Pelo mesmo motivo, teria pouco efeito prático a sugestão de fundo elitista (e veladamente racista) de elevar ainda mais o preço dos ingressos, com o intuito de "selecionar" os torcedores. Como se pobre fosse sinônimo de bandido, e da classe média para cima fôssemos todos civilizados.
Uma saída autoritária e igualmente inviável que sempre alguém propõe é a extinção pura e simples das torcidas ditas organizadas. Associações populares, com raízes e tentáculos nos bairros pobres de São Paulo, agremiações como a Gaviões da Fiel, a Mancha Alviverde e a Independente contam com dezenas de milhares de filiados e desenvolvem atividades que transcendem o âmbito do futebol.

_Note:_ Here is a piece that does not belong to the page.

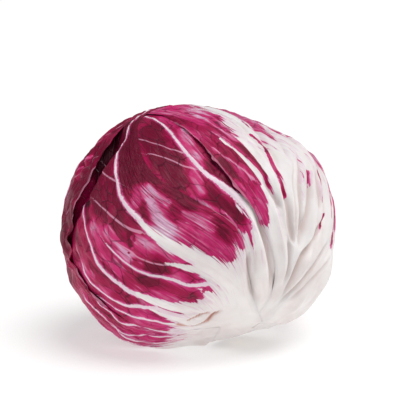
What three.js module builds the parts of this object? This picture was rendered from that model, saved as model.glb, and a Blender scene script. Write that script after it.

Extingui-las sumariamente privaria milhares de jovens de ter, bem ou mal, um esboço de socialização, de sentimento de pertencer a uma coletividade e se identificar com ela, num país em que os laços de organização social são tão frouxos.
O que fazer então? Parto do princípio de que não há soluções mágicas. O Brasil não se civilizará da noite para o dia, não apagará por decreto os desajustes sociais, a ignorância, a cidadania precária. Temos um processo lento e penoso pela frente.
Mas algumas mudanças podem e devem ser implantadas o quanto antes. Por exemplo: é urgente que seja aprovada no Congresso a alteração do Estatuto do Torcedor que, entre outras coisas, responsabiliza civilmente as organizadas pelas ações de seus membros.
Isso é básico. Se um sujeito com uma camisa da Gaviões ou da Mancha agride ou mata alguém, deve ser preso, julgado e punido como qualquer criminoso. Mas, além disso, a entidade a que ele pertence, e em nome da qual diz estar "combatendo", tem que responder à Justiça.
Não é à toa que as organizadas têm feito pressão contra essa mudança na lei. Elas se habituaram, nos últimos anos, a uma situação paradoxal.
De um lado, são estigmatizadas por grande parte da mídia e da opinião pública quase como agremiações criminosas ou milícias paramilitares. Por outro, contam com uma série de privilégios concedidos pelos clubes (ingressos facilitados, ajuda com transporte, participação em reuniões de direção) e até pela PM, que escolta seus membros na entrada ao estádio em dias de jogo.
Hoje em dia é o torcedor comum, não vinculado a nenhuma organizada, que é discriminado, enfrentando dificuldades muito maiores para conseguir ingresso, acesso ao estádio e segurança.
Com mudança na lei e na atitude da Justiça e da polícia, as organizadas terão de se civilizar na marra, incorporando-se à sociedade e deixando de ser as aterrorizantes excrescências em que se transformaram.